▶ [SET TASK] Print, without altering anything, the lines from the one that holds "mesh.materials.append(material)" to the one that holds "in imported if", inclusive. No other lines belong in the output.

CAD and scene scripts
● ● ● ● ●

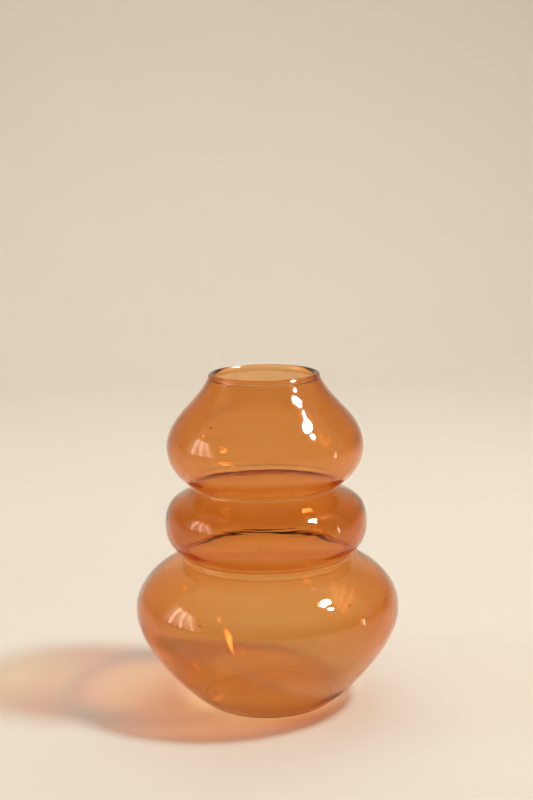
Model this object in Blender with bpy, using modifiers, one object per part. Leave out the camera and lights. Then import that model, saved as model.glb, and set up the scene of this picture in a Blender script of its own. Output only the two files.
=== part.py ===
"""A small blown-glass bud vase: one shell of clear amber glass with three bulges, one above another.

The glass is a single piece, so the model is a single turned solid. Its meridian is drawn once, as a path that
climbs the outside from the middle of the base to the lip, and the inside is that path set in by the wall.
Distances are in metres, angles in degrees. A heading is the direction in which the path runs: 0 is straight
out from the axis, 90 is straight up and 180 is straight in.
"""

import math

import bpy
from mathutils import Vector

# Driving dimensions
HEIGHT = 0.1200
WALL = 0.0017  # thickness of the blown wall
BASE_WALL = 0.0026  # thickness of the glass at the middle of the base
LIP_RADIUS = 0.0199  # outer radius of the mouth, over the bead
BEAD = 0.0012  # radius of the fire-polished bead that rounds the lip
GROOVE = 0.0010  # radius at the bottom of the two pinched grooves
SEGMENTS = 48  # facets round the axis
CHORD_ERROR = 0.00014  # how far a facet may lie from the true meridian
LEAST_TURN = 1e-6  # radians; a run that turns less than this counts as straight
MERGE = 0.00001  # the turned points on the axis are merged within this distance

# Base: a flat ring round a shallow dimple, and the rounded heel outside it
DIMPLE_RADIUS = 0.0120
DIMPLE_DEPTH = 0.0010
DIMPLE_STEPS = 5
FOOT_RADIUS = 0.0217
HEEL = 0.0050
HEEL_HEADING = 22.1
THICK_BASE_HEIGHT = 0.0080  # the wall has thinned to WALL by this height

# Each bulge: its widest radius, the height of that, and the reach of its curve below and above
LOWER_BULGE = (0.0475, 0.0346, 0.0143, 0.0112)
RING_BULGE = (0.0362, 0.0660, 0.0068, 0.0101)
UPPER_BULGE = (0.0351, 0.0936, 0.0072, 0.0106)

# Each groove: its smallest radius, its height, the headings in and out, and the reach on each side
LOWER_GROOVE = (0.0299, 0.0543, 167.0, 43.0, 0.0050, 0.0043)
UPPER_GROOVE = (0.0258, 0.0792, 138.8, 28.1, 0.0049, 0.0037)

HEEL_REACH = 0.0024
NECK_HEADING = 116.3
NECK_REACH = 0.0103
BEAD_FILLET = 0.0008  # radius of the hollow where the wall runs into the bead

# Clear soda-lime glass, tinted amber
AMBER = (0.88, 0.48, 0.24, 1.0)
ROUGHNESS = 0.02
REFRACTIVE_INDEX = 1.47


def along(heading):
    """Unit vector in the direction of a heading."""
    return Vector((math.cos(math.radians(heading)), math.sin(math.radians(heading))))


def inward(heading):
    """Unit vector into the glass, to the left of a path that climbs the outside."""
    return along(heading + 90)


def step_count(length, turn):
    """Steps that keep a curve of this length and total turn within CHORD_ERROR of its chords."""
    turn = max(abs(math.radians(turn)), LEAST_TURN)
    half_step = math.acos(max(0.0, 1 - CHORD_ERROR * turn / length))
    return max(2, math.ceil(turn / (2 * half_step)))


def curve_to(path, end, heading, reach_out, reach_in):
    """Continues the path on a cubic curve that arrives at a point with a heading."""
    start, start_heading = path[-1]
    out_handle = start + reach_out * along(start_heading)
    in_handle = end - reach_in * along(heading)
    steps = step_count((end - start).length, heading - start_heading)
    for i in range(1, steps + 1):
        t = i / steps
        s = 1 - t
        point = s**3 * start + 3 * s * s * t * out_handle + 3 * s * t * t * in_handle + t**3 * end
        run = s * s * (out_handle - start) + 2 * s * t * (in_handle - out_handle) + t * t * (end - in_handle)
        path.append((point, math.degrees(math.atan2(run.y, run.x)) % 360))


def arc_start(centre, radius, heading, side):
    """Where an arc of this heading lies. side is 1 for a turn to the left and -1 for one to the right."""
    return centre - side * radius * inward(heading)


def turn_to(path, radius, heading):
    """Continues the path on an arc that ends with a heading."""
    start, start_heading = path[-1]
    side = 1 if heading > start_heading else -1
    centre = start + side * radius * inward(start_heading)
    turn = heading - start_heading
    steps = step_count(radius * abs(math.radians(turn)), turn)
    for i in range(1, steps + 1):
        now = start_heading + turn * i / steps
        path.append((arc_start(centre, radius, now, side), now))


def base(path):
    """The underside: a cosine dimple that meets the flat foot ring, then the heel."""
    for i in range(DIMPLE_STEPS + 1):
        share = i / DIMPLE_STEPS
        rise = DIMPLE_DEPTH * (1 + math.cos(math.pi * share)) / 2
        path.append((Vector((DIMPLE_RADIUS * share, rise)), 0.0))
    path.append((Vector((FOOT_RADIUS, 0)), 0.0))
    turn_to(path, HEEL, HEEL_HEADING)


def bulge(path, bulge_size, reach_out):
    """Swells to the widest point of a bulge."""
    radius, height, reach_below, _ = bulge_size
    curve_to(path, Vector((radius, height)), 90.0, reach_out, reach_below)


def groove(path, groove_size, reach_out):
    """Closes in over a bulge, and turns back out at the bottom of the groove above it."""
    radius, height, heading_in, heading_out, reach_in, _ = groove_size
    centre = Vector((radius + GROOVE, height))
    curve_to(path, arc_start(centre, GROOVE, heading_in, -1), heading_in, reach_out, reach_in)
    turn_to(path, GROOVE, heading_out)


def lip_fillet():
    """Turn of the hollow where the wall runs into the bead, and the centre of the one on the outside."""
    beside = WALL / 2 + BEAD_FILLET
    between = BEAD + BEAD_FILLET
    below = math.sqrt(between**2 - beside**2)
    bead_centre = Vector((LIP_RADIUS - BEAD, HEIGHT - BEAD))
    centre = bead_centre - below * along(NECK_HEADING) - beside * inward(NECK_HEADING)
    return math.degrees(math.acos(beside / between)), centre


def neck(path, reach_out):
    """Closes in over the upper bulge to the foot of the lip."""
    _, centre = lip_fillet()
    end = arc_start(centre, BEAD_FILLET, NECK_HEADING, -1)
    curve_to(path, end, NECK_HEADING, reach_out, NECK_REACH)


def lip(path):
    """Goes on from the neck over the bead, and ends on the inside of the wall, headed down."""
    turn, _ = lip_fillet()
    turn_to(path, BEAD_FILLET, NECK_HEADING - turn)
    for heading in (90, 180, 270, NECK_HEADING + 180 + turn):
        turn_to(path, BEAD, heading)
    turn_to(path, BEAD_FILLET, NECK_HEADING + 180)


def wall_at(height):
    """Thickness of the glass where the outside is at this height."""
    share = min(1.0, height / THICK_BASE_HEIGHT)
    return BASE_WALL + (WALL - BASE_WALL) * share * share * (3 - 2 * share)


def meridian():
    """The half section, from the axis up the inside, over the lip and down the outside to the axis."""
    path = []
    base(path)
    bulge(path, LOWER_BULGE, HEEL_REACH)
    groove(path, LOWER_GROOVE, LOWER_BULGE[3])
    bulge(path, RING_BULGE, LOWER_GROOVE[5])
    groove(path, UPPER_GROOVE, RING_BULGE[3])
    bulge(path, UPPER_BULGE, UPPER_GROOVE[5])
    neck(path, UPPER_BULGE[3])
    inside = [point + wall_at(point.y) * inward(heading) for point, heading in path[:-1]]
    lip(path)
    return inside + [point for point, _ in reversed(path)]


def glass_material():
    """Clear amber glass."""
    material = bpy.data.materials.new("amber_glass")
    material.use_nodes = True
    shader = material.node_tree.nodes["Principled BSDF"]
    shader.inputs["Base Color"].default_value = AMBER
    shader.inputs["Metallic"].default_value = 0.0
    shader.inputs["Roughness"].default_value = ROUGHNESS
    shader.inputs["IOR"].default_value = REFRACTIVE_INDEX
    shader.inputs["Transmission Weight"].default_value = 1.0
    return material


def turned(name, points, material, collection):
    """A solid turned round +Z from points (radius, height) that end on the axis."""
    mesh = bpy.data.meshes.new(name)
    edges = [(i, i + 1) for i in range(len(points) - 1)]
    mesh.from_pydata([(point.x, 0, point.y) for point in points], edges, [])
    mesh.materials.append(material)
    body = bpy.data.objects.new(name, mesh)
    collection.objects.link(body)
    screw = body.modifiers.new("turn", "SCREW")
    screw.axis = "Z"
    screw.steps = SEGMENTS
    screw.render_steps = SEGMENTS
    screw.use_merge_vertices = True
    screw.merge_threshold = MERGE
    screw.use_smooth_shade = True
    return body


def main():
    for old in list(bpy.data.objects):
        bpy.data.objects.remove(old)
    collection = bpy.data.collections.new("glass_bud_vase")
    bpy.context.scene.collection.children.link(collection)
    turned("glass_body", meridian(), glass_material(), collection)


main()
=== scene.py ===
"""The looks of a small blown-glass bud vase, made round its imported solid.

The vase is one piece of clear amber glass, so the visual model is one fine mesh. Its meridian is drawn as the
solid's is, as a path that climbs the outside from the middle of the base to the lip. The inside is that path
set in by the wall. Lengths are in units of MM, a 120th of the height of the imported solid, unless a comment
says otherwise. A heading is the direction in which the path runs: 0 is straight out from the axis, 90 is
straight up and 180 is straight in.
"""

import math
import random

import bmesh
import bpy
import numpy as np
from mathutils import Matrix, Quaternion, Vector


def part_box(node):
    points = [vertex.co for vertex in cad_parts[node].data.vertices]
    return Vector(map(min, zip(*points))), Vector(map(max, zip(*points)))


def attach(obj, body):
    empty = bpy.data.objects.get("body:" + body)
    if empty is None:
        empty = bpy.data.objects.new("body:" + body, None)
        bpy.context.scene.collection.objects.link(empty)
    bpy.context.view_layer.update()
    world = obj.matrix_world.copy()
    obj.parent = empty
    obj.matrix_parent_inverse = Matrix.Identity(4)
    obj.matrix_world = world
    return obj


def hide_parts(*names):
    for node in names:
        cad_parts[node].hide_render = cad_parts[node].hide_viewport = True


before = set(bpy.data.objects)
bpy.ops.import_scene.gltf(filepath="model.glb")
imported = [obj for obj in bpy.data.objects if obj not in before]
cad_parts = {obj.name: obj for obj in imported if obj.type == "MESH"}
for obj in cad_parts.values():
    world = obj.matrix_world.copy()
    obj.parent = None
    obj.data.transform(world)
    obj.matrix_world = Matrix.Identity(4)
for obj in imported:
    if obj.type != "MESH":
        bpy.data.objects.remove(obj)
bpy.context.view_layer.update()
cad_low, cad_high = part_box("glass_body")

# The vase
HEIGHT = 120.0
MM = (cad_high.z - cad_low.z) / HEIGHT
WALL = 1.7  # thickness of the glass at the lip
LIP_RADIUS = 19.9  # outer radius of the mouth, over the bead
BEAD = 1.2  # radius of the fire-polished bead that rounds the lip
BEAD_FILLET = 0.8  # radius of the hollow where the wall runs into the bead
GROOVE = 1.0  # radius at the bottom of the two pinched grooves

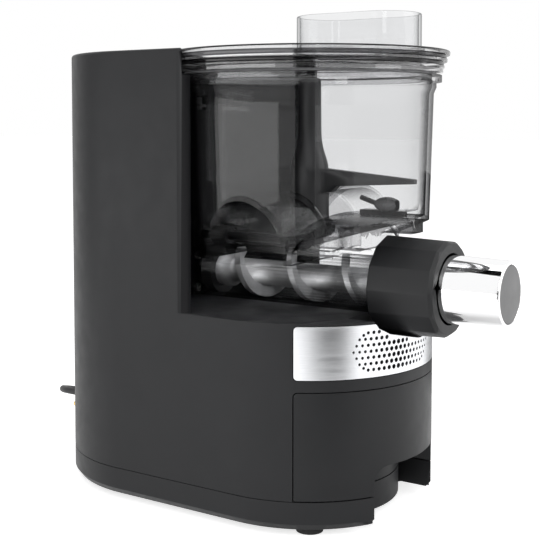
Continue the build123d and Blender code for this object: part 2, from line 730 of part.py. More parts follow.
def bowl():
    outer = bowl_block(0, BOWL_FLOOR, BOWL_TOP) + upright(87.5, 279.5, BOWL_TOP, y=BOWL_Y)
    outer -= scoops(0)
    inner = bowl_block(BOWL_WALL, BOWL_FLOOR + BOWL_WALL, BOWL_TOP + 1)
    inner -= scoops(BOWL_WALL)
    vessel = outer - inner
    # barrel, with a threaded front end and a rear collar
    barrel = rod(BARREL_R, BARREL_FRONT, BARREL_REAR)
    barrel += rod(BARREL_R + 1.4, BARREL_REAR - 4, BARREL_REAR)
    for i in range(4):
        barrel += rod(BARREL_R + 1.2, BARREL_FRONT + 3 + 4 * i, BARREL_FRONT + 5 + 4 * i)
    barrel += rod(BARREL_R + 1.4, NUT_Y[1] + 1.2, NUT_Y[1] + 4)
    neck = block(-9, 9, -110, -64, AXIS_Z + NUT_R + 2, 197) & upright(BOWL_R, 140, 200, y=BOWL_Y)
    neck += block(-9, 9, NUT_Y[1] + 2, -64, AXIS_Z + 12, AXIS_Z + NUT_R + 3)
    vessel += barrel
    vessel += neck - rod(BARREL_R - 2, -130, 60)
    # boss round the paddle's lay shaft, bridge and pin under the paddle
    vessel += rod(8.6, 44, 57.5, z=PADDLE_DRIVE_Z)
    bridge = block(-SIDE_ARCH_X + 1, SIDE_ARCH_X - 1, BOWL_Y - 6, BOWL_Y + 6, 167.4, 171.5)
    bridge += block(-6, 6, BOWL_Y + 5, BOWL_Y + 10, 167.4, 176.4)
    bridge += upright(4.0, 168, 204, y=BOWL_Y)
    vessel -= rod(BORE_R, BARREL_FRONT - 1, BARREL_REAR + 1)
    vessel -= block(-14, 14, -46, 40, AXIS_Z, 175)
    vessel -= rod(6.4, 40, 70, z=PADDLE_DRIVE_Z)
    vessel += bridge - rod(2.56, -20, 5, z=PADDLE_DRIVE_Z)
    vessel += baffle()
    # catch slots in the rim
    for a in (30, 150, 270):
        vessel -= Pos(0, BOWL_Y, 0) * Rot(0, 0, a) * block(85.5, 90, -9, 9, 279, 285)
    return vessel


def baffle():
    """An oval leaf on the front wall, with a pin, that keeps the dough from turning with the paddle."""
    leaf = extrude(Pos(0, -69, -2.4) * Ellipse(4.9, 10.4), 4.8)
    leaf = Rot(0, -90, 0) * fillet(leaf.edges(), 1.9)
    pin = Pos(0, -60.5, 0.2) * Rot(-76, 0, 0) * Cylinder(1.6, 14, align=(CENTER, CENTER, MIN))
    return Pos(0, BOWL_Y, 201.5) * Rot(0, 0, -14) * (leaf + pin)


def barrel_bush():
    bush = rod(BORE_R - 0.02, BARREL_REAR - 9, BARREL_REAR - 0.5) - rod(11.58, 40, 70)
    return bush


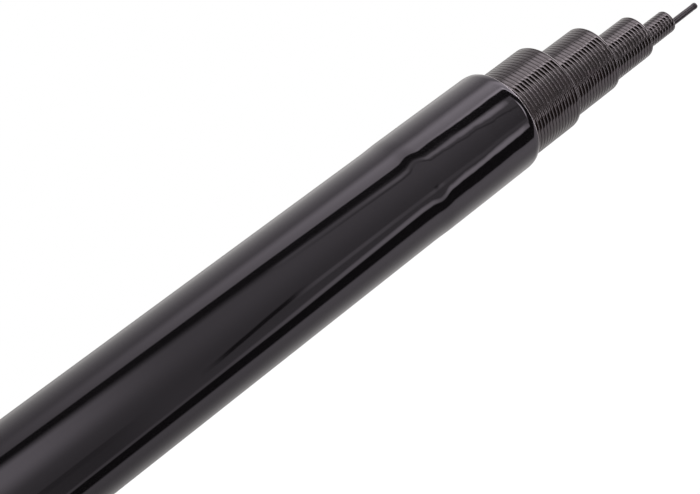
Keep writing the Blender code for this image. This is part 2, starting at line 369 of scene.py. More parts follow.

● ● ● ● ●

▶ [RESPONSE]
    mesh.materials.append(material)
    body = bpy.data.objects.new(name, mesh)
    collection.objects.link(body)
    screw = body.modifiers.new("turn", "SCREW")
    screw.axis = "Z"
    screw.steps = SEGMENTS
    screw.render_steps = SEGMENTS
    screw.use_merge_vertices = True
    screw.merge_threshold = MERGE
    screw.use_smooth_shade = True
    return body


def main():
    for old in list(bpy.data.objects):
        bpy.data.objects.remove(old)
    collection = bpy.data.collections.new("glass_bud_vase")
    bpy.context.scene.collection.children.link(collection)
    turned("glass_body", meridian(), glass_material(), collection)


main()
=== scene.py ===
"""The looks of a small blown-glass bud vase, made round its imported solid.

The vase is one piece of clear amber glass, so the visual model is one fine mesh. Its meridian is drawn as the
solid's is, as a path that climbs the outside from the middle of the base to the lip. The inside is that path
set in by the wall. Lengths are in units of MM, a 120th of the height of the imported solid, unless a comment
says otherwise. A heading is the direction in which the path runs: 0 is straight out from the axis, 90 is
straight up and 180 is straight in.
"""

import math
import random

import bmesh
import bpy
import numpy as np
from mathutils import Matrix, Quaternion, Vector


def part_box(node):
    points = [vertex.co for vertex in cad_parts[node].data.vertices]
    return Vector(map(min, zip(*points))), Vector(map(max, zip(*points)))


def attach(obj, body):
    empty = bpy.data.objects.get("body:" + body)
    if empty is None:
        empty = bpy.data.objects.new("body:" + body, None)
        bpy.context.scene.collection.objects.link(empty)
    bpy.context.view_layer.update()
    world = obj.matrix_world.copy()
    obj.parent = empty
    obj.matrix_parent_inverse = Matrix.Identity(4)
    obj.matrix_world = world
    return obj


def hide_parts(*names):
    for node in names:
        cad_parts[node].hide_render = cad_parts[node].hide_viewport = True


before = set(bpy.data.objects)
bpy.ops.import_scene.gltf(filepath="model.glb")
imported = [obj for obj in bpy.data.objects if obj not in before]
cad_parts = {obj.name: obj for obj in imported if obj.type == "MESH"}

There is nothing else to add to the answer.